UU Sisdiknas yang baru nanti harus visioner namun tidak meninggalkan sejarah dan praktik baik
antropologi pendidikan masyarakat bangsa Indonesia. "UU Sisdiknas yang baru tidak boleh dibangun seolah-olah Indonesia adalah ruang kosong yang boleh didirikan bangunan apa saja di atasnya," terangnya.
Filsafat Pancasila yang sosialis harus menjadi landasan utama pemikiran yang dituangkan dalam setiap pasal dan ayat pada UU Sisdiknas tersebut. UU Sisdiknas ini sebaiknya hanya mengatur tetang hal-hal pokok tentang pendidikan saja, sedangkan hal-hal teknis operasional diatur pada tingkat perundangan di bawahnya mulai dari peraturan pemerintah ke bawah.
Misalnya yang terkait tata kelola guru dan dosen, serta sebutan pendidikan/tenaga kependidikan lainnya, tentang belajar jarak jauh, tentang pendidikan berbasis big-data, tentang pembiayaan
pendidikan di tingkat pemerintah dan satuan, dan seterusnya.
"Dengan demikian, pembahasan RUU Sisdiknas yang sedang belangsung perlu ditunda agar tidak menghasilkan produk hukum yang cacat prosedur dan potensial menghasilkan produk hukum yang problematik," tegasnya.
Konsorsium Pendidikan Indonesia (KoPI) merupakan perkumpulan organisasi profesi, akademisi, dan organisasi kemasyarakatan yang memiliki perhatian terhadap dunia pendidikan di Indonesia. KoPI beranggotakan dua belas organisasi pendidikan, yaitu: Ikatan Sarjana Pendidikan Indonesia (ISPI), Persatuan Guru Republik Indonesia (PGRI), Majelis Dikdasmen PP Muhammadiyah, Lembaga Pendidikan Ma’arif Nahdatul Ulama (LP Maarif NU), Majelis Pendidikan Kristen, Majelis Nasional Pendidikan Katolik.

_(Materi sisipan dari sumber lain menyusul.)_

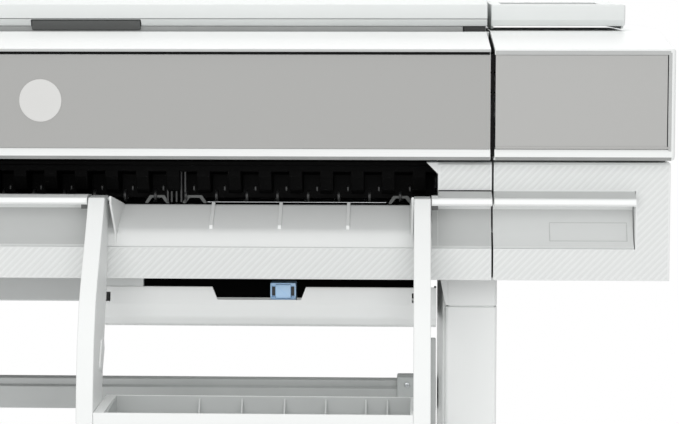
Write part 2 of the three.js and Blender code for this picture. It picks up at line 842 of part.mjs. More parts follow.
function buildTray() {
  const skin = [
    [-95, 680],
    [-98, 660],
    [-97, 645],
    [-90, 636],
    [-78, 632],
    [30, 632],
    [30, 646],
    [27.5, 646],
    [27.5, 634.5],
    [-77, 634.5],
    [-88, 638],
    [-94.5, 646],
    [-95.3, 660],
    [-92.3, 680],
  ];
  const cheek = [
    [-95, 680],
    [-98, 660],
    [-97, 645],
    [-90, 636],
    [-78, 632],
    [30, 632],
    [30, 646],
    [-40, 668],
    [-80, 680],
  ];
  const notch = alongY(
    [
      [182.5, 690],
      [188, 665.5],
      [284, 665.5],
      [289, 690],
    ],
    -110,
    -88,
  );
  const body = cut(
    join(alongX(skin, 56.5, 437.4), alongX(cheek, 56.5, 59), alongX(cheek, 434.9, 437.4)),
    notch,
    ...[66, 428].map((x) => box(x - 3, x + 3, 20, 50, 620, 650)),
  );
  const rail = box(60, 103, -93.5, -87, 676, 689.5);
  const barrel = bar("x", 61, 433, TRAY_HINGE.y, TRAY_HINGE.z, 4, 16);
  const hingeWeb = box(72, 422, 26, 33, 632, 641);
  const plate = box(246, 279, -92, -60, 650, 652);
  const stem = box(246, 279, -66, -60, 633, 652);
  add("lower_tray", join(body, rail, barrel, hingeWeb, plate, stem), LIGHT_GREY);

  const latch = cut(
    join(box(247.6, 277.3, -88, -70, 653, 684), box(252, 273, -90, -86, 664, 682)),
    box(253, 256, -95, -80, 668, 679),
    box(269, 272, -95, -80, 668, 679),
  );
  add("tray_latch", latch, BLUE);
}

buildStand();
buildChassis();
buildFrontPanel();
buildEndCovers();
buildMainCover();
buildInkDoor();
buildRollCover();
buildScanner();
buildFeed();
buildCarriage();
buildPlaten();
buildInk();
buildRoll();
buildStacker();
buildTray();

export default root;
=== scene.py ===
"""Looks of a 36 inch large format plotter with a scanner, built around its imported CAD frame.

Shapes are given in millimetres and placed in metres; +Z is up and -Y is the operator's side.
"""
import logging
import math
from dataclasses import dataclass
from enum import Enum
from typing import Iterable, Sequence

import bmesh
import bpy
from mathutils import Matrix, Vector


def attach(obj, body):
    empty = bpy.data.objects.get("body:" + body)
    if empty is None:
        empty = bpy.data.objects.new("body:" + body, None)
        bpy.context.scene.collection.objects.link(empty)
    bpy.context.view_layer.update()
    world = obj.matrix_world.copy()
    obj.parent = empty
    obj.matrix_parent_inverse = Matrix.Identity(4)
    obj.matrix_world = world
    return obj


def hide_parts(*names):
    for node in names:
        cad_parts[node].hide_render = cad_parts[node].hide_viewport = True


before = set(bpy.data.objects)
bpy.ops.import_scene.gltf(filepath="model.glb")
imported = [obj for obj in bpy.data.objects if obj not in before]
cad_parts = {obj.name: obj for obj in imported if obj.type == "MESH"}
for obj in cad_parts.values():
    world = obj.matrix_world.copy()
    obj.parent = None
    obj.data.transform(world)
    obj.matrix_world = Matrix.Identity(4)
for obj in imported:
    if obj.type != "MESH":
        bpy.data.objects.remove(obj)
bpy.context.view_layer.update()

LOG = logging.getLogger("plotter")
MM = 0.001
Point = tuple[float, float]
Corner = tuple[float, ...]

# Limits of the outline helpers: corners this flat or this sharp aren't rounded.
NEARLY_FLAT, NEARLY_FOLDED = math.radians(88), math.radians(2)
FILLET_SHARE, MITRE_FLOOR, LEAST_RADIUS = 0.49, 0.35, 0.02
# Distances in metres and angles at which meshes are merged, rounded and shaded.
SLIVER, WELD = 2e-6, 1e-5
PLANAR, BEVEL_OVER, SHARP_OVER = math.radians(1), math.radians(40), math.radians(38)
# Tones of the hollows' dust and painted shade, and of the painted shade by height, against the base
# colour, and limits of the gloss.
DUST_AND_SHADE_TONE, SHADOW_TONE = 0.45, 0.4
LEAST_ROUGHNESS, GRAIN_STRENGTH = 0.03, 0.6


class Axis(Enum):
    """The axis that an outline is carried along."""

    X = 0
    Y = 1
    Z = 2


# -------------------- outlines
def unit(a: Point, b: Point) -> Point:
    """Return the unit direction from a to b."""
    d = math.hypot(b[0] - a[0], b[1] - a[1]) or 1.0
    return (b[0] - a[0]) / d, (b[1] - a[1]) / d


def rounded(corners: Sequence[Corner], fillet: float = 0.0, steps: int = 5) -> list[Point]:
    """Round the corners of a closed outline.

    Args:
        corners: (u, v) or (u, v, radius) for each corner, in order.
        fillet: The radius of each corner that states none.
        steps: Segments in each rounded corner.

    Returns:
        The outline's points.
    """
    out: list[Point] = []
    n = len(corners)
    for i, corner in enumerate(corners):
        p = (corner[0], corner[1])
        radius = corner[2] if len(corner) > 2 else fillet
        before, after = corners[i - 1], corners[(i + 1) % n]
        d0, d1 = unit(p, before[:2]), unit(p, after[:2])
        cosine = max(-1.0, min(1.0, d0[0] * d1[0] + d0[1] * d1[1]))
        half = math.acos(cosine) / 2
        if radius <= 0 or half > NEARLY_FLAT or half < NEARLY_FOLDED:
            out.append(p)
            continue
        reach = radius / math.tan(half)
        room = min(math.dist(p, before[:2]), math.dist(p, after[:2])) * FILLET_SHARE
        if reach > room:
            radius, reach = radius * room / reach, room
        mid = (d0[0] + d1[0], d0[1] + d1[1])
        size = math.hypot(*mid)
        centre = (
            p[0] + mid[0] / size * radius / math.sin(half),
            p[1] + mid[1] / size * radius / math.sin(half),
        )
        a0 = math.atan2(p[1] + d0[1] * reach - centre[1], p[0] + d0[0] * reach - centre[0])
        a1 = math.atan2(p[1] + d1[1] * reach - centre[1], p[0] + d1[0] * reach - centre[0])
        sweep = (a1 - a0 + math.pi) % (2 * math.pi) - math.pi
        for k in range(steps + 1):
            a = a0 + sweep * k / steps
            out.append((centre[0] + radius * math.cos(a), centre[1] + radius * math.sin(a)))
    return out


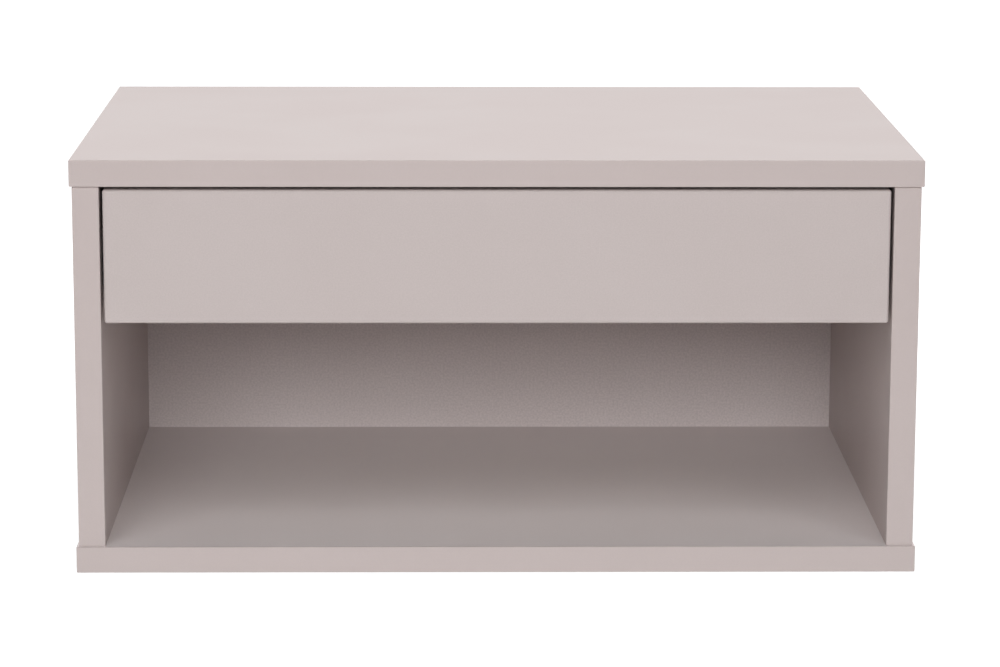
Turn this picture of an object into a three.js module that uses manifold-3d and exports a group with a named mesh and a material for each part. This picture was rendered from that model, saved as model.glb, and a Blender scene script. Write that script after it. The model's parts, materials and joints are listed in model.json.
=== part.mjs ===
// Floating nightstand, in millimetres, +Z up.
// A wall-hung box of lacquered board with one handle-less drawer over an open shelf.
// The drawer is inset between the sides and runs on a pair of full-extension ball-bearing runners.
// The cabinet hangs on two keyhole plates that lie flush in the back panel.
// +Y points into the wall and the drawer opens towards -Y. The origin is on the wall plane, midway
// between the two hangers, at the height of the wall screws that they hang on.

import * as THREE from 'three';
import { mergeVertices } from 'three/addons/utils/BufferGeometryUtils.js';
import { RoundedBoxGeometry } from 'three/addons/geometries/RoundedBoxGeometry.js';
import Module from 'manifold-3d';

// Cabinet
const cabinetWidth = 600;
const cabinetDepth = 400;
const cabinetHeight = 298;
const boardThickness = 19;
const backThickness = 16;
const panelOverhang = 1.75; // top and bottom stand proud of the sides, outwards and forwards
const arrisRadius = 1.5; // softened edges of the lacquered boards

// Clearances
const seatGap = 0.3; // between faces that rest on each other
const boreGap = 0.2; // all round a fastener in its hole
const grooveGap = 0.2; // on each side of a board in its groove
const cutOverrun = 1; // how far a cut runs past the face that it opens
const weldDistance = 1e-4; // points closer than this are one point

// Drawer front
const frontSideGap = 2.25;
const frontTopGap = 2.4;
const frontHeight = 95.3;
const frontThickness = 19;
const frontCornerRadius = 2;
const fingerBevelHeight = 14; // bevel along the rear of the lower edge, where the fingers pull
const fingerBevelDepth = 9;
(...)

Baca juga: FSGI Tolak Kemendikbudristek Usik Pasal Kode Etik Guru di Revisi UU Sisdiknas
Selain itu juga Perguruan Taman Siswa/Ka BMPS, Forum Komunikasi Penyelenggara Kursus dan Pelatihan (FKLKP), Perkumpulan Perguruan Tinggi Kependidikan Negeri (PPTKN), Forum Penyelenggara Pendidikan Tenaga Kependidikan Swasta Indonesia, Forum Komunikasi Pimpinan FKIP Negeri Se-Indonesia, dan Forum Dekan Fakultas Ilmu Tarbiyah dan Keguruan Perguruan Tinggi Keagamaan Islam.